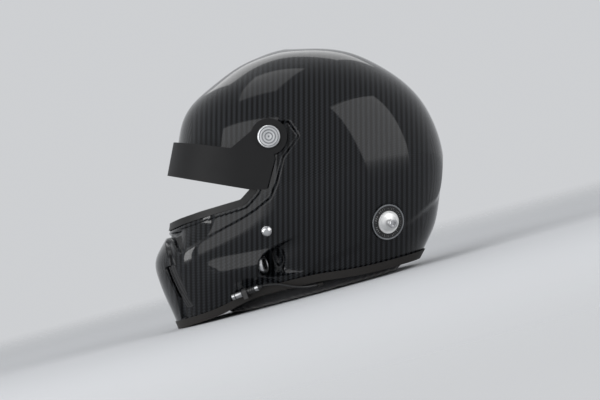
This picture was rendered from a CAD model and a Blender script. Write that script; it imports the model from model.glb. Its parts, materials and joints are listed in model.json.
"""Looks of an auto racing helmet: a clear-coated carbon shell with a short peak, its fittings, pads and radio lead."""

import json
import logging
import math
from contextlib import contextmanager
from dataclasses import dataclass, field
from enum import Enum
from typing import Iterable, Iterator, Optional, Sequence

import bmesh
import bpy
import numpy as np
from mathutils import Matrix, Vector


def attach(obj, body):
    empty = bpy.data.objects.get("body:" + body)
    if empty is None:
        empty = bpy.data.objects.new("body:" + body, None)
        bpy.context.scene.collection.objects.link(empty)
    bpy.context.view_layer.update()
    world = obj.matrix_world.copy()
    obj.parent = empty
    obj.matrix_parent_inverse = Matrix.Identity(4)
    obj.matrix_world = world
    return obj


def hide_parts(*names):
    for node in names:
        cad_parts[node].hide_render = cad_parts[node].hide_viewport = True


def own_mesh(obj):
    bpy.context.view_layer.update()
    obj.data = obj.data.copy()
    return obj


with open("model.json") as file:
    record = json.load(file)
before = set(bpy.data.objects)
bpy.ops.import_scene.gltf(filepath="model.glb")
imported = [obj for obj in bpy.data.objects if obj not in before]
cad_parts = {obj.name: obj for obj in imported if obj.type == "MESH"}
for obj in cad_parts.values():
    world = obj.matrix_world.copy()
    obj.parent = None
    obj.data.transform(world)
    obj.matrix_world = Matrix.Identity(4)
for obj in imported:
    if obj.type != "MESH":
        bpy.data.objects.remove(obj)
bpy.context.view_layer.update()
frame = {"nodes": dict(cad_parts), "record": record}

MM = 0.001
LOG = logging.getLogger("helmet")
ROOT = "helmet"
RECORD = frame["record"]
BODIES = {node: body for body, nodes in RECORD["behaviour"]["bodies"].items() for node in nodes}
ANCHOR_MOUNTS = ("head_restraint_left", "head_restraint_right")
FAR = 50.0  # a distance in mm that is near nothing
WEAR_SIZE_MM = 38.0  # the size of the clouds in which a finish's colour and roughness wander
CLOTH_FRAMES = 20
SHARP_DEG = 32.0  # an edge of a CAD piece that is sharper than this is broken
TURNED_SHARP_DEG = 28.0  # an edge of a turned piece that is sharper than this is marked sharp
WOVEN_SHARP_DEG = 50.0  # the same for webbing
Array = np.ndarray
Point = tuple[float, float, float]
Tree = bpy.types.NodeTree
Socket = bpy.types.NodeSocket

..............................

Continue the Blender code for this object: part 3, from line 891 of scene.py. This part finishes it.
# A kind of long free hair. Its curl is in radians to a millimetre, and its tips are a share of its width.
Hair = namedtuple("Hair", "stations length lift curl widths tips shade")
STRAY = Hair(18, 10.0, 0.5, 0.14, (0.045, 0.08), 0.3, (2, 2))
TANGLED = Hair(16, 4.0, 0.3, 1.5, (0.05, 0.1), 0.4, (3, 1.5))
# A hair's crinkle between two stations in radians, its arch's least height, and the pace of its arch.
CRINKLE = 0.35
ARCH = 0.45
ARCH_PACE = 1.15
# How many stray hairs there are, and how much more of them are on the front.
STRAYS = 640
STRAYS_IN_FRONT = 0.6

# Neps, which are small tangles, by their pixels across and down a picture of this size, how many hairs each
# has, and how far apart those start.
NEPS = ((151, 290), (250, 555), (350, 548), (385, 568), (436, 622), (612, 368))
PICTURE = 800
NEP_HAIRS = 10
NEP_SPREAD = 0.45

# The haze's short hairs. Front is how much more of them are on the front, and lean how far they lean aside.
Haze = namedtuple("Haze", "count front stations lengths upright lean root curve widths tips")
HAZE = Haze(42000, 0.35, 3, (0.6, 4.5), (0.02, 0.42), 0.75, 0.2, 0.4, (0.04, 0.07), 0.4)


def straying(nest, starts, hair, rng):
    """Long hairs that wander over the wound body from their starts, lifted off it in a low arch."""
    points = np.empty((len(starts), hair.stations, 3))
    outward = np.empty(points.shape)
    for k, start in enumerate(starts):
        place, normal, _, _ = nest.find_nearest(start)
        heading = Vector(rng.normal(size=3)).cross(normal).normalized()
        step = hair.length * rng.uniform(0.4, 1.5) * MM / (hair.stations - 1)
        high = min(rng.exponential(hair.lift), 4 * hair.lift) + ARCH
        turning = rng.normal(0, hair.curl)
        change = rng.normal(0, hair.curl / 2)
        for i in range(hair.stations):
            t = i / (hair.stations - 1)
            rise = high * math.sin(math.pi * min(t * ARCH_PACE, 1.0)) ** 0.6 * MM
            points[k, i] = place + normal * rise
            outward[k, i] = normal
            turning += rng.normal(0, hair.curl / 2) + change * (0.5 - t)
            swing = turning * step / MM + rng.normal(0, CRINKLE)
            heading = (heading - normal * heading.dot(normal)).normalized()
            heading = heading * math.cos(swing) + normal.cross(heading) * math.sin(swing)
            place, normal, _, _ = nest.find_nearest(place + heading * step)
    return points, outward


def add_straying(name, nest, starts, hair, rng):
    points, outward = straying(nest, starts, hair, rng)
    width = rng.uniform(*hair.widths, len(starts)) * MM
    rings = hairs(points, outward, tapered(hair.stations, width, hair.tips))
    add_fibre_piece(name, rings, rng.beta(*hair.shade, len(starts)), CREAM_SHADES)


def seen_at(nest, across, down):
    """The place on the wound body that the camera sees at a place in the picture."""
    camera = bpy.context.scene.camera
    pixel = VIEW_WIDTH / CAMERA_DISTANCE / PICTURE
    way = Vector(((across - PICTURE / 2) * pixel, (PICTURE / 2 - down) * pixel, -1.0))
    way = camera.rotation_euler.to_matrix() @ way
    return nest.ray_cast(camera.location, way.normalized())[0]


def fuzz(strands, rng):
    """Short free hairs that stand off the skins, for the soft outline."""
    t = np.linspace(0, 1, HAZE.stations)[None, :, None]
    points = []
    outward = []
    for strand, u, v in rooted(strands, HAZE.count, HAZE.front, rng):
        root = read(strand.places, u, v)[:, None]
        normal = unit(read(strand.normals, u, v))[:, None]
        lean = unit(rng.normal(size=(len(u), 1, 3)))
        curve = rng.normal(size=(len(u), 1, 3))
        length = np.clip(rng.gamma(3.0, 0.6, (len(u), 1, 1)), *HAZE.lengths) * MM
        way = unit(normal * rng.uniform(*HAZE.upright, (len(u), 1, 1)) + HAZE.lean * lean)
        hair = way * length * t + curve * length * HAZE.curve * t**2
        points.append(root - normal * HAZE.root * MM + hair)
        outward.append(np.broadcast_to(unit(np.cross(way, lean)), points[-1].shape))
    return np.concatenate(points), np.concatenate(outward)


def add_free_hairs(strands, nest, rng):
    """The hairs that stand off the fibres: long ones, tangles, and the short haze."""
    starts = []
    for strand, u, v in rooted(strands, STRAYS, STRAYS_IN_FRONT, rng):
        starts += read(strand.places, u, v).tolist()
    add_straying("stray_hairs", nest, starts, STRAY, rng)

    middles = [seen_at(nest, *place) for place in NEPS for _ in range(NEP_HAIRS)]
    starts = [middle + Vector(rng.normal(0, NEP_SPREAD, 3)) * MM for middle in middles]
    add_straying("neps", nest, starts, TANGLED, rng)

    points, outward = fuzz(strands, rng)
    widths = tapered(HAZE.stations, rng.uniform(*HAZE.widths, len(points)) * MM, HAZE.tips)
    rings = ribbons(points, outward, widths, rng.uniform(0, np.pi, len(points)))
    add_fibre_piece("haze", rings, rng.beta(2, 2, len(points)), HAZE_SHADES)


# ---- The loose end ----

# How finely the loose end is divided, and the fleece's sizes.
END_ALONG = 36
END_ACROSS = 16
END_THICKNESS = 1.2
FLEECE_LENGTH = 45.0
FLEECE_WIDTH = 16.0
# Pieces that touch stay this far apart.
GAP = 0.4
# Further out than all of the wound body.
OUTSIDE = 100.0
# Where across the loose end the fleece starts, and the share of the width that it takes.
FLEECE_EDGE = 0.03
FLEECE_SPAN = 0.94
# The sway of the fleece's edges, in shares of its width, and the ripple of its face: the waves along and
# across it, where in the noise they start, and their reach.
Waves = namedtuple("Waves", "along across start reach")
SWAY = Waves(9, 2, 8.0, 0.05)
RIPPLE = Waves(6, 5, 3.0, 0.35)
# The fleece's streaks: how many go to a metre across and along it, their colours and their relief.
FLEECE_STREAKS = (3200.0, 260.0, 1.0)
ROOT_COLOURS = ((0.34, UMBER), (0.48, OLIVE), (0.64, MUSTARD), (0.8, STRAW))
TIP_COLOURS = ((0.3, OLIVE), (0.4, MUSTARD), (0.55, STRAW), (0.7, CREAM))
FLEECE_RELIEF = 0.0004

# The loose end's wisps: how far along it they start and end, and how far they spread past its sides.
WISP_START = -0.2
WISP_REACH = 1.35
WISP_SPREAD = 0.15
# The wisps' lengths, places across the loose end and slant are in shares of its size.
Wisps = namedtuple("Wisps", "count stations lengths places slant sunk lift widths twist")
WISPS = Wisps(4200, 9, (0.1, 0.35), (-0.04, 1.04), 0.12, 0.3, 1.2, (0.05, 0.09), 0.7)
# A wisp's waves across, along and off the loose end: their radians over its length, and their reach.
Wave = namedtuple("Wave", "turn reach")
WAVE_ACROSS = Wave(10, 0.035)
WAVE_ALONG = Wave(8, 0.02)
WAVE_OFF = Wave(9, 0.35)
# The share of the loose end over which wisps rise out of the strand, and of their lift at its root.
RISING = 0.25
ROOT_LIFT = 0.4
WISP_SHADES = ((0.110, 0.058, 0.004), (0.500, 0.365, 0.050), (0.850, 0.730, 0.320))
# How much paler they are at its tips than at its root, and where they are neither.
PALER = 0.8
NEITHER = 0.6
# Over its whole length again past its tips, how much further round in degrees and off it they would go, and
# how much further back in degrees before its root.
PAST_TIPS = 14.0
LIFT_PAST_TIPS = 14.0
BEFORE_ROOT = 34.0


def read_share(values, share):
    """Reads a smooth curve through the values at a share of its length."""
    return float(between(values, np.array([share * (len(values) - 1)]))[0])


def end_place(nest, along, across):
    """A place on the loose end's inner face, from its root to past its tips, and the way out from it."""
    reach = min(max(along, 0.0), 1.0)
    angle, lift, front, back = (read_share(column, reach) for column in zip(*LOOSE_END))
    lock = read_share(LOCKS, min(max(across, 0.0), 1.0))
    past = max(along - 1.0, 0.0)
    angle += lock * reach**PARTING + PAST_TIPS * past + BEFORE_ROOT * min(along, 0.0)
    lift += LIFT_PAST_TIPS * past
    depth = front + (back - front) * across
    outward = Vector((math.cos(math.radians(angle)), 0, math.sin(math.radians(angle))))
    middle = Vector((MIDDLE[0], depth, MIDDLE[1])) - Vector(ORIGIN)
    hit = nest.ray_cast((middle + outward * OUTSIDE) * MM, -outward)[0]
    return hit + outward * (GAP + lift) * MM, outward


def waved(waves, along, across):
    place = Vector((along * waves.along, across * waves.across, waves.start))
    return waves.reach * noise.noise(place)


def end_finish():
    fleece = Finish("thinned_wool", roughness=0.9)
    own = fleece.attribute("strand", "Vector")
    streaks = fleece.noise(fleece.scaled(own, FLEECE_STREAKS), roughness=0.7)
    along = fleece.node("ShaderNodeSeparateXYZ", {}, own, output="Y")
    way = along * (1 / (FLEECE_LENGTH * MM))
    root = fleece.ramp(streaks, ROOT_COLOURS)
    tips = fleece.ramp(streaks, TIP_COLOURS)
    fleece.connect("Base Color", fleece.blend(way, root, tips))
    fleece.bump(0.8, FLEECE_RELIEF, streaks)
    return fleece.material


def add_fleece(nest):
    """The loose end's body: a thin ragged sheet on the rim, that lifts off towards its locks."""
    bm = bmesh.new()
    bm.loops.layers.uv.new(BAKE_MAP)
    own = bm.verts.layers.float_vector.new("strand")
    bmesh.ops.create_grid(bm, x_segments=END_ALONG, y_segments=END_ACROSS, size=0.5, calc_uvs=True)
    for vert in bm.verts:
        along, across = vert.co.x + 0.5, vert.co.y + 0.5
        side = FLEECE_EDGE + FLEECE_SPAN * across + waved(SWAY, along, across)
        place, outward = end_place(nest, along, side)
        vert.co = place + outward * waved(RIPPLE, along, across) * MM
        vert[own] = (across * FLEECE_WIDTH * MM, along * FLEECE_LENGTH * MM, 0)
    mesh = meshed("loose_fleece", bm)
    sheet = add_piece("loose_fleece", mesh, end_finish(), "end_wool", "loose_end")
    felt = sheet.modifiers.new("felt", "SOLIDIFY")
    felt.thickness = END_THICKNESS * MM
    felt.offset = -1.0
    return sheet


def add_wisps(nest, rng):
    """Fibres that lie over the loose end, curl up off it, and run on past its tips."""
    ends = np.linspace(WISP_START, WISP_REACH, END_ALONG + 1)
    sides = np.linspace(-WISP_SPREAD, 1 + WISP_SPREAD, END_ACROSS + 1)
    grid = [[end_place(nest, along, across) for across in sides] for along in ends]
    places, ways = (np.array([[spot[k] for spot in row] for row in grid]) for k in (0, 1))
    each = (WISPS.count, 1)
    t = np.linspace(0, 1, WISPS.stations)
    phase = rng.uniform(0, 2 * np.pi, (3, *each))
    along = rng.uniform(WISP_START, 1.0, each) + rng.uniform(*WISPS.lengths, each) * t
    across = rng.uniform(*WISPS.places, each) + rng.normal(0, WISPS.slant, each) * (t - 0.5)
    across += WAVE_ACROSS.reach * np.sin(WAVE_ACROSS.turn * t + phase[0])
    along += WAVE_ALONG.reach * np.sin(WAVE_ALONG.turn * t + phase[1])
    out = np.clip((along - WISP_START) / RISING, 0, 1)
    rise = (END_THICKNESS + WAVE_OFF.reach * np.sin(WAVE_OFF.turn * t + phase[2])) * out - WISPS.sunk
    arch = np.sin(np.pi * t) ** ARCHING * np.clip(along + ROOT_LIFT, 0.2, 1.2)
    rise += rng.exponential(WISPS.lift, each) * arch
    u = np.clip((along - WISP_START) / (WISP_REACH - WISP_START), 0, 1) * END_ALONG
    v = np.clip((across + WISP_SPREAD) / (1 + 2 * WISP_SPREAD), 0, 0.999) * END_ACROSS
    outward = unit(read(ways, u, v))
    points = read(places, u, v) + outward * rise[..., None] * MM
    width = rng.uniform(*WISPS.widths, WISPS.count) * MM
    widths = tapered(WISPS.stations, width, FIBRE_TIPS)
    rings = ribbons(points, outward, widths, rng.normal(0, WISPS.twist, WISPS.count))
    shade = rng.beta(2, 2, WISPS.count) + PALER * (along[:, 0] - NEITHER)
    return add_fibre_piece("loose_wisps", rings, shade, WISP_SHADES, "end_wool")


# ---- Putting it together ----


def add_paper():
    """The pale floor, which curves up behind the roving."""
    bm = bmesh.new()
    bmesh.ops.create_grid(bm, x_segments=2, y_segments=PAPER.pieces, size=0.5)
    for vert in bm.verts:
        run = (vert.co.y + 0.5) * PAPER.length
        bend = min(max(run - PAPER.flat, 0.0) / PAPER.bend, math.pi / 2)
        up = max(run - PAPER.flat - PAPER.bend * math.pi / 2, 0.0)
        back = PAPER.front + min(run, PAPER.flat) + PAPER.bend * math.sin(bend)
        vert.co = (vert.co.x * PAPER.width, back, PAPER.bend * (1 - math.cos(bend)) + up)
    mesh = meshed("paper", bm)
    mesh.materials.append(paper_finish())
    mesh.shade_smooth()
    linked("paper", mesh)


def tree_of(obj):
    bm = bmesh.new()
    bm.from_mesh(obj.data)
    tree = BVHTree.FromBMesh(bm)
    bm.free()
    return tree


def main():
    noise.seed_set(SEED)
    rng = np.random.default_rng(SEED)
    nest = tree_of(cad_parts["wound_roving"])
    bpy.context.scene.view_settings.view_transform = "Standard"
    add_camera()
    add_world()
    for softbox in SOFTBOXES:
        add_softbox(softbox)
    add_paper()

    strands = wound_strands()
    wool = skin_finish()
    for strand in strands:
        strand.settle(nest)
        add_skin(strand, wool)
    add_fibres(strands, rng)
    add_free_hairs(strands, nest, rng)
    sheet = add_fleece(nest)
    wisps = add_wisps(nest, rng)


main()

..............................

**Direction:** Both the line with "This picture was" and the line with "if empty is" belong in the answer; write them out exactly, with every line between.

**Task answer:**
This picture was rendered from a CAD model and a Blender script. Write that script; it imports the model from model.glb. Its parts, materials and joints are listed in model.json.
"""Looks of an auto racing helmet: a clear-coated carbon shell with a short peak, its fittings, pads and radio lead."""

import json
import logging
import math
from contextlib import contextmanager
from dataclasses import dataclass, field
from enum import Enum
from typing import Iterable, Iterator, Optional, Sequence

import bmesh
import bpy
import numpy as np
from mathutils import Matrix, Vector


def attach(obj, body):
    empty = bpy.data.objects.get("body:" + body)
    if empty is None:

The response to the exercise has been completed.